**What needs to be done:**
Only the lines between the line with "plate_screws.part.label = side" and the line with "obj.data.transform(world)", together with those two lines themselves, are to be copied exactly.

** START Data to use **

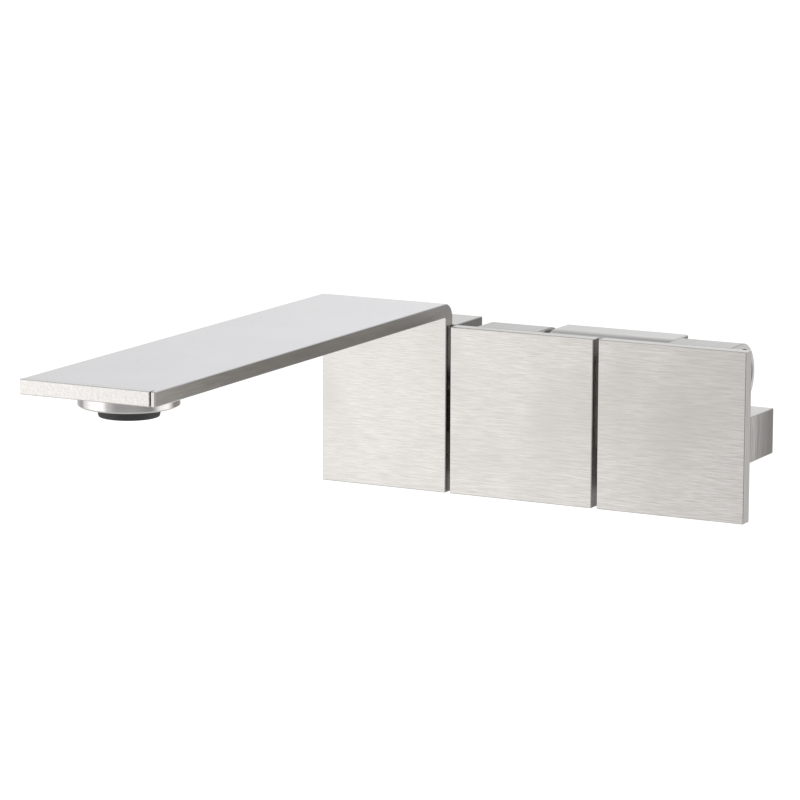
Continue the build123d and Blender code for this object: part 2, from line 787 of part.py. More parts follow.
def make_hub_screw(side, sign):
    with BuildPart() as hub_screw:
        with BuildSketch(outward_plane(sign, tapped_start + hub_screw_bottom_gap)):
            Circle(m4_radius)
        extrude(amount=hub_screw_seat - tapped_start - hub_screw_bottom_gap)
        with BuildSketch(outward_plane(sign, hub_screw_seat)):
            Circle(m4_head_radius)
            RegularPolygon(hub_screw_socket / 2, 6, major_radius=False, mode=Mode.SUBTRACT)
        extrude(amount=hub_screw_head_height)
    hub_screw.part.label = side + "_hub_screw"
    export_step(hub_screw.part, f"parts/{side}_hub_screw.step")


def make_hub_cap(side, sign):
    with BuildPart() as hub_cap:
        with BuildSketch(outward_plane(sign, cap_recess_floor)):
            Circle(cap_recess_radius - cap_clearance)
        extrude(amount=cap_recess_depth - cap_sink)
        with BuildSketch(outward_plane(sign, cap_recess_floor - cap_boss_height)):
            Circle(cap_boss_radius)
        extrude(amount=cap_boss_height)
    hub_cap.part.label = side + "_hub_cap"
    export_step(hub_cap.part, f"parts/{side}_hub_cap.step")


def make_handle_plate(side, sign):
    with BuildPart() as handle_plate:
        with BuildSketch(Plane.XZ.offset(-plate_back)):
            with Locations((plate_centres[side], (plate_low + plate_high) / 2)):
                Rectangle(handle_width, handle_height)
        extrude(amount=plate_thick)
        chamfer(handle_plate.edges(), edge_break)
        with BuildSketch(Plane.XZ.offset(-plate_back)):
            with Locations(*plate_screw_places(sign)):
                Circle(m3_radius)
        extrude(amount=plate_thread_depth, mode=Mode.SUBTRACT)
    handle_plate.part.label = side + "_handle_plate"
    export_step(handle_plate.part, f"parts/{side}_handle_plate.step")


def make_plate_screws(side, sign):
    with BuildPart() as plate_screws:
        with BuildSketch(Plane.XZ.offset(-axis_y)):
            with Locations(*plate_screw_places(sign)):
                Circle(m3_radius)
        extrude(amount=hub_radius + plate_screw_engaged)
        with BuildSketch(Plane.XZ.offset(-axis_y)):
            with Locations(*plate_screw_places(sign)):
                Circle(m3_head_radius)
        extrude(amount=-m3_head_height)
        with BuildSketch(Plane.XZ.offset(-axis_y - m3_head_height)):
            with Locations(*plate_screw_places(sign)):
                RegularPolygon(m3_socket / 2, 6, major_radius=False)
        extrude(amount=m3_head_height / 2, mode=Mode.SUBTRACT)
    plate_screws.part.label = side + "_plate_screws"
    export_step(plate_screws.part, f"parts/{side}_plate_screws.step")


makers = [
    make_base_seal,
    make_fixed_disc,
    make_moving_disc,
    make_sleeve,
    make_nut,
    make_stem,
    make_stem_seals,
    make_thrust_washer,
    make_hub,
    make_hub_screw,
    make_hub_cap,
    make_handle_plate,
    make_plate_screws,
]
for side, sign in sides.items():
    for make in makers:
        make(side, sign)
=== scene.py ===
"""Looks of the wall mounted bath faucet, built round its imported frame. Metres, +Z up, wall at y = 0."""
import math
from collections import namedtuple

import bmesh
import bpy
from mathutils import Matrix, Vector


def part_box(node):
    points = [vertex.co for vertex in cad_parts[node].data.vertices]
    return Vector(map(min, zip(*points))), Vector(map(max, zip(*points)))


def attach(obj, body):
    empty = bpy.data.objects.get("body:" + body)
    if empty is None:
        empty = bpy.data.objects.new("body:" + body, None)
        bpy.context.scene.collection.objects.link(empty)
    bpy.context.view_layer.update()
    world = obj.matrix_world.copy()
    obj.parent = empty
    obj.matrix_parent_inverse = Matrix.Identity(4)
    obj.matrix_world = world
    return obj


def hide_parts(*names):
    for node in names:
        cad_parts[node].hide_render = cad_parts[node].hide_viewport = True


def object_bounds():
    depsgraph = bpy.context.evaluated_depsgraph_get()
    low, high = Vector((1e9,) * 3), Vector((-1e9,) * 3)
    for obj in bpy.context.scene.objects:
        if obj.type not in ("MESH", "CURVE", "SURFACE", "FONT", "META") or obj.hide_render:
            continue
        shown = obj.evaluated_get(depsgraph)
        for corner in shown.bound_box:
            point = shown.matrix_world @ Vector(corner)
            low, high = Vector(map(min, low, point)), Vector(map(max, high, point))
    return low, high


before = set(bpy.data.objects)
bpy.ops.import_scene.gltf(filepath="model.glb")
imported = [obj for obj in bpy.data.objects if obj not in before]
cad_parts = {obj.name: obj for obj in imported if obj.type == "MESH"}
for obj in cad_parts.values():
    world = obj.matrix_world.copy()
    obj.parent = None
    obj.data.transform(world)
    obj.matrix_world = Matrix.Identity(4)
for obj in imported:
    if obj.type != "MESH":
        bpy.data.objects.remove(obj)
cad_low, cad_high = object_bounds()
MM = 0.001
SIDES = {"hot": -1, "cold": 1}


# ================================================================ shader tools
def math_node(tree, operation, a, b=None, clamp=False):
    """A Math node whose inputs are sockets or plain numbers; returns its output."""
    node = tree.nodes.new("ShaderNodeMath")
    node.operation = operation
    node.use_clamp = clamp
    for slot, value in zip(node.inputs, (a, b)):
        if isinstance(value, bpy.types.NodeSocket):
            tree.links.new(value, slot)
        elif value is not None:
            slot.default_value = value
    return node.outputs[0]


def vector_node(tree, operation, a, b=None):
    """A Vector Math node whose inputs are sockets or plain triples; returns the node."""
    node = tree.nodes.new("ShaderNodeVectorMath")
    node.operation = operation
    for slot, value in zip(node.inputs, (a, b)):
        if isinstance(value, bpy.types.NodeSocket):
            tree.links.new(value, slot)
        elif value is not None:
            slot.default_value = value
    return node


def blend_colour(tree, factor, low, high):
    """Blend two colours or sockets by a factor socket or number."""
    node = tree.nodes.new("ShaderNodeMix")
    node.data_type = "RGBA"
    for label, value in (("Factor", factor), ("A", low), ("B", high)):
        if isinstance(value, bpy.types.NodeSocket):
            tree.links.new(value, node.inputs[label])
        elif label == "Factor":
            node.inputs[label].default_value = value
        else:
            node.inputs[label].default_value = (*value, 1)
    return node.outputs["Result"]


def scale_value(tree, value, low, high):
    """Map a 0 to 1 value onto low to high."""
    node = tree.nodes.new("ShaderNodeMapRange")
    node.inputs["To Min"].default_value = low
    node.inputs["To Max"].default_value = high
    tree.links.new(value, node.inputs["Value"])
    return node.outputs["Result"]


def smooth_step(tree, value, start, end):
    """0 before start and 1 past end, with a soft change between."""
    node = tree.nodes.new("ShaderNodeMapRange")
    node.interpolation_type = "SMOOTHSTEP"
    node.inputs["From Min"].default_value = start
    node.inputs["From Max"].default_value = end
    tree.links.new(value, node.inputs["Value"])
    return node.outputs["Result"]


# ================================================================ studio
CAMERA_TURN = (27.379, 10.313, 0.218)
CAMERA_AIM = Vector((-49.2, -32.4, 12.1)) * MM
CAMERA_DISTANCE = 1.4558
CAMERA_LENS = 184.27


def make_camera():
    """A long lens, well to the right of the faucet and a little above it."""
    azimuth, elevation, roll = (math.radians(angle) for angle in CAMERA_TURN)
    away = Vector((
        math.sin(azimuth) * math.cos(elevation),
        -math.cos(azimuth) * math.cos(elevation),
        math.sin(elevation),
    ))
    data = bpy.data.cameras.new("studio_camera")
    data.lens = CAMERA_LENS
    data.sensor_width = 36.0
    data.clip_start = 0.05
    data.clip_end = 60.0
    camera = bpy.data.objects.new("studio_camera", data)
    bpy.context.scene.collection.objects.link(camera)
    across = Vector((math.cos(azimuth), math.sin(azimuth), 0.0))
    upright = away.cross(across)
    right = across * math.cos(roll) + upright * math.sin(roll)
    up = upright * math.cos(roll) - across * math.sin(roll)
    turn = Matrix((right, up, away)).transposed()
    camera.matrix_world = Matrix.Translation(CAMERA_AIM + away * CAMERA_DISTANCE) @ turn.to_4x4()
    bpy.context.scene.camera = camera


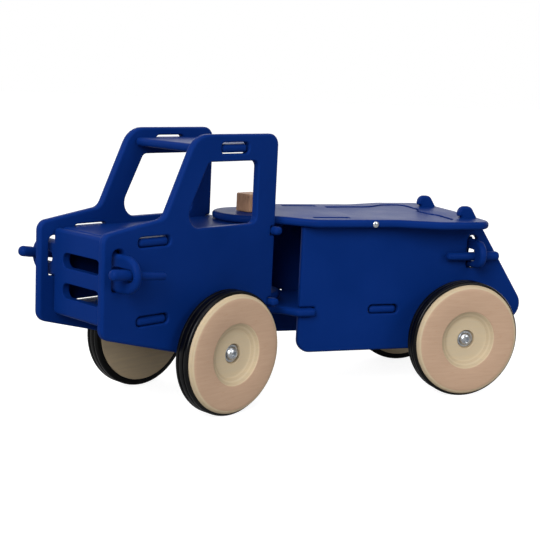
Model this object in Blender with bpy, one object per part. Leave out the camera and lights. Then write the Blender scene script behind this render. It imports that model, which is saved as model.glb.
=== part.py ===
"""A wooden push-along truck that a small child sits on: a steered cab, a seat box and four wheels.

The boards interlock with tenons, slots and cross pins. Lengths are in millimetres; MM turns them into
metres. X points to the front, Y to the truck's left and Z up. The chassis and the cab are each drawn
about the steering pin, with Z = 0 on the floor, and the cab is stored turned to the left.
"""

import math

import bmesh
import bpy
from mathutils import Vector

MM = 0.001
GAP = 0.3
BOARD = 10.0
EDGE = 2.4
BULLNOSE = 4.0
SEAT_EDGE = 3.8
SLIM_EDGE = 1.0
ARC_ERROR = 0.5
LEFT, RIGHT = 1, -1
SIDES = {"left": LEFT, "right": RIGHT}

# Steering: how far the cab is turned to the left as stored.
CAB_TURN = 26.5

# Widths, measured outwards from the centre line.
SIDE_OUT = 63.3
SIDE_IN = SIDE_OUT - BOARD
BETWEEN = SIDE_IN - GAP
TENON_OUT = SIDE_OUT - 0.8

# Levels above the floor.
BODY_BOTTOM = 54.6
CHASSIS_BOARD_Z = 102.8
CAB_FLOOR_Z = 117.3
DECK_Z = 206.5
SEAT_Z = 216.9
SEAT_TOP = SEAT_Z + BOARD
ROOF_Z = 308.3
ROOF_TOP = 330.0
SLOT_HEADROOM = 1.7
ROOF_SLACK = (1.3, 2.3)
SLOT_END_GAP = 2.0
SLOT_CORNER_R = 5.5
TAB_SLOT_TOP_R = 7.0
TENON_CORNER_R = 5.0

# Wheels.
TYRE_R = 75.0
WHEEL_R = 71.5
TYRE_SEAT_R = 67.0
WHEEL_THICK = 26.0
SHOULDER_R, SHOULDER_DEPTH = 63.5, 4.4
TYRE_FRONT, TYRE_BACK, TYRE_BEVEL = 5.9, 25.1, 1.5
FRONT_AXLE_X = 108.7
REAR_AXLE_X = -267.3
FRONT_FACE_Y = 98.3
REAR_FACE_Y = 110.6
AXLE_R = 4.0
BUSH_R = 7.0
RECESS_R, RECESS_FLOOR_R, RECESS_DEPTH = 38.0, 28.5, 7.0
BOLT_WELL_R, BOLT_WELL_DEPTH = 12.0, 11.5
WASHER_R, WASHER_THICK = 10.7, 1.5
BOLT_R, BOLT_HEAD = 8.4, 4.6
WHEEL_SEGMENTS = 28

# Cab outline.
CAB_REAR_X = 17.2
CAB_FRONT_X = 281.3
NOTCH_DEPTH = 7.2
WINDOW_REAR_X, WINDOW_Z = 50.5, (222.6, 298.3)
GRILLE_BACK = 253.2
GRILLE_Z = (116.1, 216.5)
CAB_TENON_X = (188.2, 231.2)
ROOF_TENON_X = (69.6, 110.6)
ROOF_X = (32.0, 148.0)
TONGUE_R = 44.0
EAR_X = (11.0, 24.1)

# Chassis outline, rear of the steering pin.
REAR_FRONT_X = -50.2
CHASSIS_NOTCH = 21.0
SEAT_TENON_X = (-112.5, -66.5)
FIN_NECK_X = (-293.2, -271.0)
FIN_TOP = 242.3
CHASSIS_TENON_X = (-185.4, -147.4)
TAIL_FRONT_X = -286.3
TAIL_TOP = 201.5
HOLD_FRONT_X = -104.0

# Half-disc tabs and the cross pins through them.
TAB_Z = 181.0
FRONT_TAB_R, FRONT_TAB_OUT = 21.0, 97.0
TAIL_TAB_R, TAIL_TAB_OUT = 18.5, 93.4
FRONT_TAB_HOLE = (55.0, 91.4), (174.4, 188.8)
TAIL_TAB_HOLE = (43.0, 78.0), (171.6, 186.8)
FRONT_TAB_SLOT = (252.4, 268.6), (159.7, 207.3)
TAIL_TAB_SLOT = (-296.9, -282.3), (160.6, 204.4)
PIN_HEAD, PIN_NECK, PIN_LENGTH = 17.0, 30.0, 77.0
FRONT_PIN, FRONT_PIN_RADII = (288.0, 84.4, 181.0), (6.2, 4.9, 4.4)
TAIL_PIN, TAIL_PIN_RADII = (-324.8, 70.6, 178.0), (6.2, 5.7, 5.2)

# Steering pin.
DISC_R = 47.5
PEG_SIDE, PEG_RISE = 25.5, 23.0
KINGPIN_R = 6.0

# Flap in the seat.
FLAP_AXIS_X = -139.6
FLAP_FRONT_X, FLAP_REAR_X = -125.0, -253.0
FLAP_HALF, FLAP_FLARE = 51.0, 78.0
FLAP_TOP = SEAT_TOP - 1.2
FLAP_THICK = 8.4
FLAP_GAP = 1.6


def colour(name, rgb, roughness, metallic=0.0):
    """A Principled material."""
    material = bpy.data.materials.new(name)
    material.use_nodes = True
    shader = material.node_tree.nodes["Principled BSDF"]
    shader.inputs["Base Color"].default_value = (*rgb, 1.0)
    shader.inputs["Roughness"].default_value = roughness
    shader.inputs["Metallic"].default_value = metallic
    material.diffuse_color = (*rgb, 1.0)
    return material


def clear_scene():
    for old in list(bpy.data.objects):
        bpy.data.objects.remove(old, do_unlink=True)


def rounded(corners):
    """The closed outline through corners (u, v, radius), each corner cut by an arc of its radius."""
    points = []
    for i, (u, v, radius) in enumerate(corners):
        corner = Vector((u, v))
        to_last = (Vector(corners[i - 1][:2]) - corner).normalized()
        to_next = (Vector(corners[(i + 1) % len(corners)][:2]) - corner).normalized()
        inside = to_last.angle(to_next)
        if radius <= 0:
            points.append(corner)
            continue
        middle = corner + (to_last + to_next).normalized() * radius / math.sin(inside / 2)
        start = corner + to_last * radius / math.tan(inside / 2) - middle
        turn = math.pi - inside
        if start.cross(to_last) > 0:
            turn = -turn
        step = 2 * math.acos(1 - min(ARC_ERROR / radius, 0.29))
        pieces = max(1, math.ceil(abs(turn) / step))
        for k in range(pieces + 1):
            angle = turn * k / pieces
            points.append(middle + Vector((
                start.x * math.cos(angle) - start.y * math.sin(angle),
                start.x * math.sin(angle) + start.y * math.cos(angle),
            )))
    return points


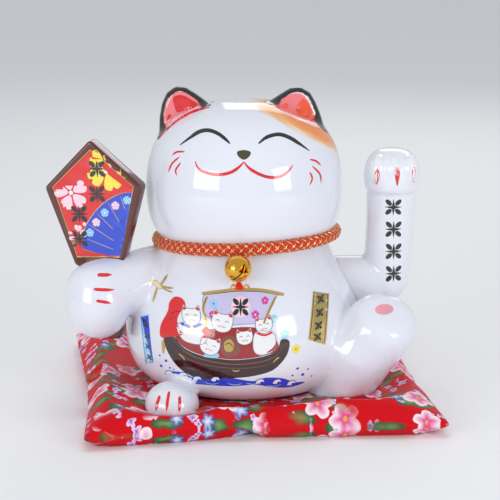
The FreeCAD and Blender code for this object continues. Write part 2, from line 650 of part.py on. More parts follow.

** END Data to use **

**Correct response:**
    plate_screws.part.label = side + "_plate_screws"
    export_step(plate_screws.part, f"parts/{side}_plate_screws.step")


makers = [
    make_base_seal,
    make_fixed_disc,
    make_moving_disc,
    make_sleeve,
    make_nut,
    make_stem,
    make_stem_seals,
    make_thrust_washer,
    make_hub,
    make_hub_screw,
    make_hub_cap,
    make_handle_plate,
    make_plate_screws,
]
for side, sign in sides.items():
    for make in makers:
        make(side, sign)
=== scene.py ===
"""Looks of the wall mounted bath faucet, built round its imported frame. Metres, +Z up, wall at y = 0."""
import math
from collections import namedtuple

import bmesh
import bpy
from mathutils import Matrix, Vector


def part_box(node):
    points = [vertex.co for vertex in cad_parts[node].data.vertices]
    return Vector(map(min, zip(*points))), Vector(map(max, zip(*points)))


def attach(obj, body):
    empty = bpy.data.objects.get("body:" + body)
    if empty is None:
        empty = bpy.data.objects.new("body:" + body, None)
        bpy.context.scene.collection.objects.link(empty)
    bpy.context.view_layer.update()
    world = obj.matrix_world.copy()
    obj.parent = empty
    obj.matrix_parent_inverse = Matrix.Identity(4)
    obj.matrix_world = world
    return obj


def hide_parts(*names):
    for node in names:
        cad_parts[node].hide_render = cad_parts[node].hide_viewport = True


def object_bounds():
    depsgraph = bpy.context.evaluated_depsgraph_get()
    low, high = Vector((1e9,) * 3), Vector((-1e9,) * 3)
    for obj in bpy.context.scene.objects:
        if obj.type not in ("MESH", "CURVE", "SURFACE", "FONT", "META") or obj.hide_render:
            continue
        shown = obj.evaluated_get(depsgraph)
        for corner in shown.bound_box:
            point = shown.matrix_world @ Vector(corner)
            low, high = Vector(map(min, low, point)), Vector(map(max, high, point))
    return low, high


before = set(bpy.data.objects)
bpy.ops.import_scene.gltf(filepath="model.glb")
imported = [obj for obj in bpy.data.objects if obj not in before]
cad_parts = {obj.name: obj for obj in imported if obj.type == "MESH"}
for obj in cad_parts.values():
    world = obj.matrix_world.copy()
    obj.parent = None
    obj.data.transform(world)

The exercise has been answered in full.